JOEL ROBERTS POINSETT

Poinsett County Arkansas Genealogy Trails

 
JOEL ROBERTS
POINSETT (1779-1851), a Representative from South Carolina; born in Charleston, S.C., March 2, 1779; spent his early childhood in England; returned to America in 1788; attended private school at Greenfield Hill, Conn., and later in Wandsworth, near London, England; studied medicine at the University of Edinburgh, Scotland, and attended the military school in Woolwich, England; returned to Charleston, S.C., in 1800; studied law for a few months; traveled extensively in Europe from 1801 to 1809, returning to the United States for short intervals; sent to South America by President Madison in 1809 to investigate the prospects of the revolutionists there in their struggle for independence from Spain; returned to Charleston, S.C., in 1816; member of the state house of representatives 1816-1819; served as president of the board of public works; declined the offer of commissioner to South America by President Monroe; elected as a Republican to the Seventeenth Congress reelected as a Jackson Republican to the Eighteenth Congress, and elected as a Jacksonian to the Nineteenth Congress and served from March 4, 1821, to March 7, 1825, when he resigned to enter the diplomatic service; Minister to Mexico 1825-1829; member of the state house of representatives, 1830-1831; Secretary of War in the Cabinet of President Van Buren 1837-1841; died near what is now Statesburg, Sumter County, S.C., December 12, 1851; interment in the Church of the Holy Cross (Episcopal) Cemetery.  
Source:  Biographical Directory of the United States Congress.

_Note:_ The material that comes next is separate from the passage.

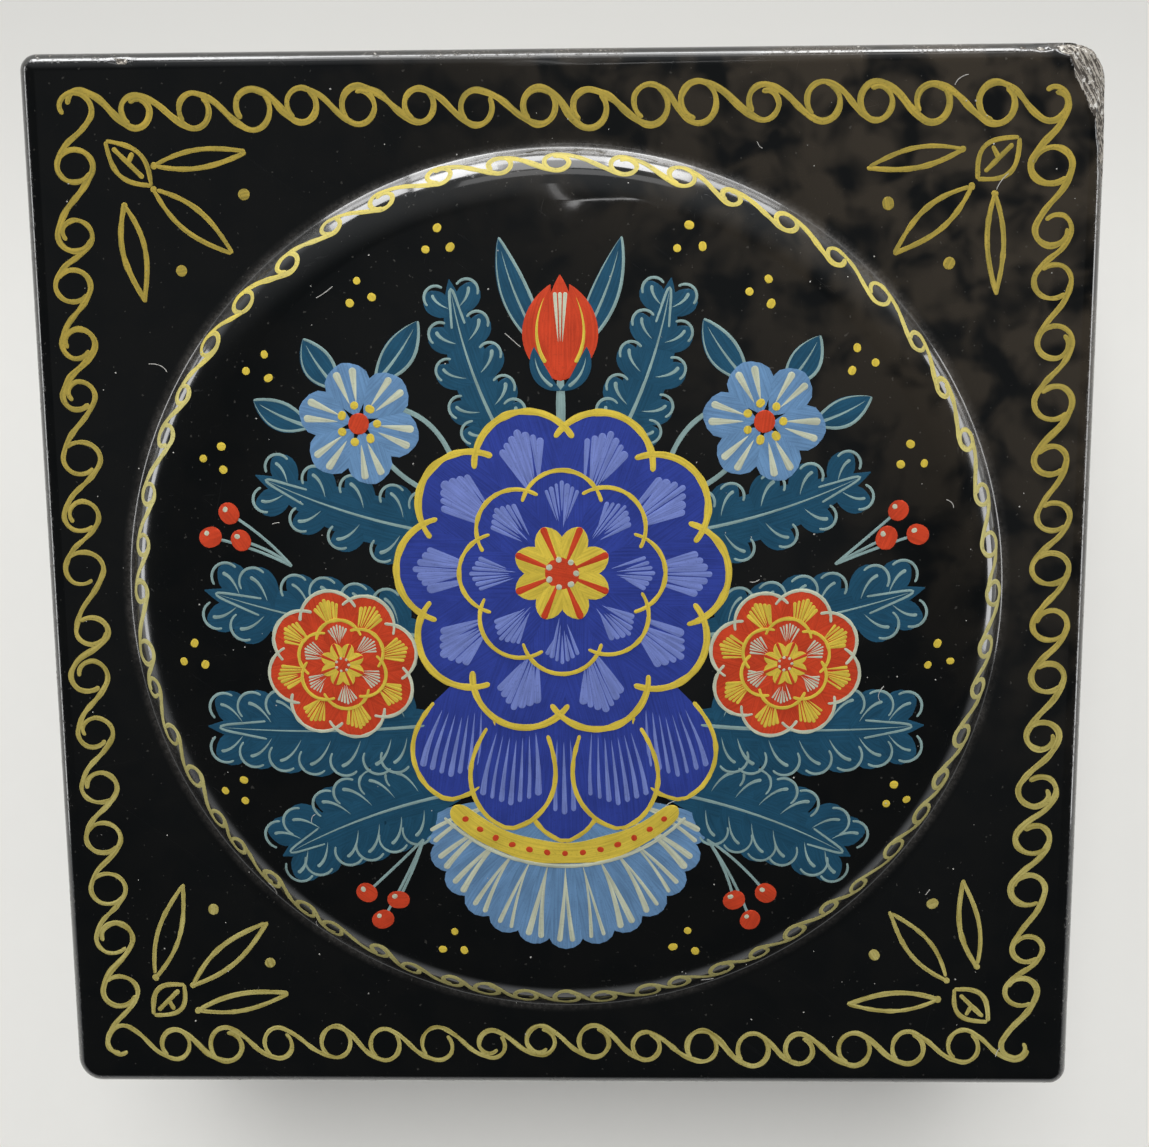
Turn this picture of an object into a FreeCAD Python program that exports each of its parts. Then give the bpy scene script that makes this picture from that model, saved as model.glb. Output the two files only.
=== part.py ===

JOEL ROBERTS POINSETT (March 2, 1779 – December 12, 1851) was a physician, botanist and American statesman. He was a member of the United States House of Representatives, the first United States Minister to Mexico (the United States did not appoint ambassadors until 1896), a U.S. Secretary of War under Martin Van Buren and a cofounder of National Institute for the Promotion of Science and the Useful Arts (a predecessor of the Smithsonian Institution), as well as the namesake of Poinsett County, Arkansas, the historic Poinsett Bridge in Greenville County, South Carolina, and the poinsettia, a popular Christmas flower.
Born in 1779 in Charleston, South Carolina to Dr. Elisha Poinsett and his wife Ann Richards, he was educated in Connecticut and Europe, gaining expertise in medicine and the law. He served as a "special agent" to South American countries from 1810 to 1814 (he was sent there by President James Madison in 1809 to investigate the prospects of the revolutionists, in their struggle for independence from Spain), and returned to his home state of South Carolina in 1815. He ran for office there and served in the South Carolina state legislature from 1816 to 1820 as well as the S.C. Board of Public Works from 1818 to 1820. From 1821 to 1826 he represented South Carolina in the lower house of the United States Congress. He simultaneously served as a special envoy to Mexico from 1822 to 1823 and was appointed the first American minister to Mexico in 1825, and became embroiled in the country’s political turmoil until his recall in 1830. It was during this time that he visited the area of southern Mexico called Taxco del Alarcon and discovered what was later to become known as the poinsettia. (The Aztecs referred to the winter-blooming plant as cuetlaxochitl; its Latin name is Euphorbia pulcherrima or "the most beautiful Euphorbia.") Poinsett, an avid amateur botanist sent samples of the plant home to the States and by 1836 the plant was most widely known as the "poinsettia."